THE “THIN” OBSESSION

If I had a dime for every time I am asked how I stay so thin, I would be rolling in dough. People assume that working in a kitchen equals food bingeing with so much bounty available at any given time. Well, it can be. When I first started, besides having to taste what your or others are making, compounded with experimenting with new recipes and yes, having food around all the time, it was all very tempting. Until I noticed the scale tilting in the wrong direction and I quickly put a stop to what was not necessary.

The longer you work in a kitchen, though, the less you crave food. Try tasting sugar laden things day after day – frankly, when I go home, the last food I crave is a slice of pie (chocolate is an exception). It’s also true that restaurant food, no matter how carefully prepared, will always contain, by and large, more butter and salt than anything you will make at home – that is why it tastes so good. The rules I put in place for myself are second nature now: I don’t taste anything unless I need to and it is always limited to a morsel; working in a restaurant also gives me the advantage of being surrounded by vegetables that someone else cleaned, chopped and prepared so I make a point of piling up the veggies when I stop for a meal; dinner at home literally consists of a bowl of rice cereal with rice or almond milk, a sprinkle of almonds and some raisins for sweetness. And a cup of tea. I will cook semi-extravagant meals twice a week. That’s it. And breakfast is always a smoothie with plenty of fruit, a quarter of an avocado and almond or coconut milk so when I get to work I will reach for coffee but not a lethal pastry. And no sodas – fortunately it’s a taste I never acquired so that comes extra easy.

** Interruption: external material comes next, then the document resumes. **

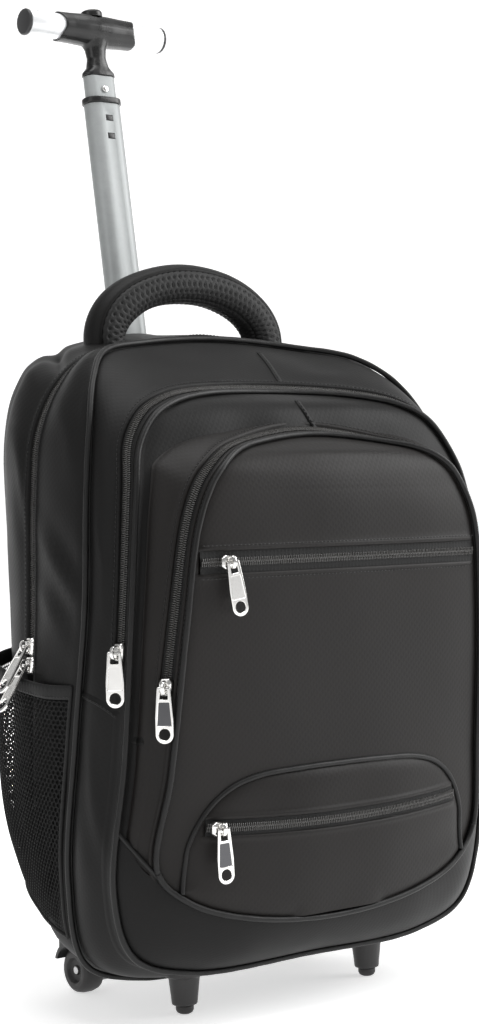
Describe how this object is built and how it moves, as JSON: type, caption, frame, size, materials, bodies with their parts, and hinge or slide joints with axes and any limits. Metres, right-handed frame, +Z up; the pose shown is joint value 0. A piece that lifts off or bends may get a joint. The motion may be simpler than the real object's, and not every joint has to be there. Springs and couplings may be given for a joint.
{
  "type": "wheeled backpack",
  "caption": "Black fabric wheeled backpack: three arched zipped compartments, mesh side pockets, top grab handle, shoulder straps, telescoping pole with T grip, rear wheels, front legs.",
  "frame": {"origin": "on the floor under the middle of the bounding box", "axes": "+Z up, front (the pocketed face) towards -Y, shoulder straps towards +Y, +X to the right seen from the front"},
  "size_m": [0.3778, 0.3177, 0.7643],
  "materials": {
    "fabric": "black woven polyester",
    "panel": "black woven polyester, a little lighter",
    "cord": "black woven cord and webbing",
    "zip": "black woven tape with coil teeth",
    "nickel": "polished nickel",
    "mesh": "black knitted net",
    "padding": "padded spacer cloth",
    "plastic": "moulded, fine grain",
    "steel": "plain",
    "tyre": "moulded",
    "rubber": "moulded",
    "tube": "satin anodised",
    "silver": "satin, light"
  },
  "bodies": {
    "bag": {"main_shell": "fabric", "mid_shell": "fabric", "kick_panel": "fabric", "front_shell": "panel", "arc_pocket": "panel", "piping_main": "cord", "piping_mid": "cord", "piping_front": "cord", "webbing_left": "cord", "webbing_right": "cord", "zip_main": "zip", "zip_mid": "zip", "zip_front": "zip", "zip_panel": "zip", "zip_pocket": "zip", "slider_main_upper": "nickel", "slider_main_lower": "nickel", "slider_mid": "nickel", "slider_front": "nickel", "slider_panel": "nickel", "slider_pocket": "nickel", "mesh_pocket_left": "mesh", "mesh_pocket_right": "mesh", "grab_handle": "padding", "back_panel": "padding", "strap_left": "padding", "strap_right": "padding", "base_plate": "plastic", "wheel_housing_left": "plastic", "wheel_housing_right": "plastic", "leg_left": "plastic", "leg_right": "plastic", "pole_bezel": "plastic", "wheel_axle_left": "steel", "wheel_axle_right": "steel", "glide_left": "rubber", "glide_right": "rubber", "pole_sleeve": "tube"},
    "lower_stage": {"pole_outer": "tube", "pole_collar": "plastic"},
    "upper_stage": {"pole_inner": "tube", "grip_screw": "nickel", "grip_hub": "plastic", "grip_tube_left": "silver", "grip_tube_right": "silver", "grip_cap_left": "plastic", "grip_cap_right": "plastic"},
    "button": {"grip_button": "plastic"},
    "left_wheel": {"wheel_left": "tyre"},
    "right_wheel": {"wheel_right": "tyre"},
    "tab_main_upper": {"pull_main_upper": "nickel"},
    "tab_main_lower": {"pull_main_lower": "nickel"},
    "tab_mid": {"pull_mid": "nickel"},
    "tab_front": {"pull_front": "nickel"},
    "tab_panel": {"pull_panel": "nickel"},
    "tab_pocket": {"pull_pocket": "nickel"}
  },
  "joints": [
    {"name": "lower_pole_slide", "type": "slide", "parent": "bag", "child": "lower_stage", "axis": [0, 0.1532, 0.9882], "range_m": [-0.19, 0]},
    {"name": "upper_pole_slide", "type": "slide", "parent": "lower_stage", "child": "upper_stage", "axis": [0, 0.1532, 0.9882], "range_m": [0, 0.25]},
    {"name": "button_press", "type": "slide", "parent": "upper_stage", "child": "button", "axis": [0, 0.1532, 0.9882], "range_m": [-0.0025, 0], "stiffness_N_per_m": 400, "springref_m": 0.002},
    {"name": "left_wheel_spin", "type": "hinge", "parent": "bag", "child": "left_wheel", "pos_m": [-0.0919, 0.0444, 0.017], "axis": [1, 0, 0], "continuous": true},
    {"name": "right_wheel_spin", "type": "hinge", "parent": "bag", "child": "right_wheel", "pos_m": [0.1081, 0.0444, 0.017], "axis": [1, 0, 0], "continuous": true},
    {"name": "pull_swing_main_upper", "type": "hinge", "parent": "bag", "child": "tab_main_upper", "pos_m": [-0.16747, -0.00504, 0.26372], "axis": [0.0799, 0.9968, 0], "range_deg": [0, 95]},
    {"name": "pull_swing_main_lower", "type": "hinge", "parent": "bag", "child": "tab_main_lower", "pos_m": [-0.16798, -0.00502, 0.25022], "axis": [0.0799, 0.9968, 0], "range_deg": [0, 95]},
    {"name": "pull_swing_mid", "type": "hinge", "parent": "bag", "child": "tab_mid", "pos_m": [-0.1604, -0.10615, 0.26274], "axis": [-0.2288, 0.9735, 0], "range_deg": [0, 105]},
    {"name": "pull_swing_front", "type": "hinge", "parent": "bag", "child": "tab_front", "pos_m": [-0.14041, -0.13376, 0.23901], "axis": [-0.6036, 0.7973, 0], "range_deg": [0, 105]},
    {"name": "pull_swing_panel", "type": "hinge", "parent": "bag", "child": "tab_panel", "pos_m": [-0.09666, -0.15593, 0.3215], "axis": [-0.9934, 0.1148, 0], "range_deg": [0, 105]},
    {"name": "pull_swing_pocket", "type": "hinge", "parent": "bag", "child": "tab_pocket", "pos_m": [-0.10069, -0.14313, 0.1415], "axis": [-0.9929, 0.1191, 0], "range_deg": [0, 105]}
  ],
  "couplings": [
    {"joint": "pull_swing_main_upper", "follows": "pull_swing_main_lower", "ratio": 1}
  ]
}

Above all, because I do like food so much, my golden rule is to make calories count. When I order out or when I get a craving for a doughnut or a pizza, I will look at it and wonder if the calories are worth it. A doughnut from the market is not but one from Frittelli’s in Beverly Hills, or even two, will not stop me. If I am at a restaurant with a reputation for delicious food, I will not stick with the green salad but at Denny’s, I will.

And then there is that bete noire of exercising. I do. A lot. No way around it. To someone who told me the other day that my thinness is genetic, I retorted that I actually work for it. It’s not unpleasant work but a middle aged woman whose estrogen levels are about to take a dramatic drop can’t kid herself into thinking that a flat stomach is carried by genes. I don’t obsess about food  – while writing this, I chowed down a giant caramel covered marshmallow and it was damn good – but I try not to lose sight of what I eat as a big picture. It only takes a little bit of discipline – and, frankly, I can’t see myself Mario Batali size!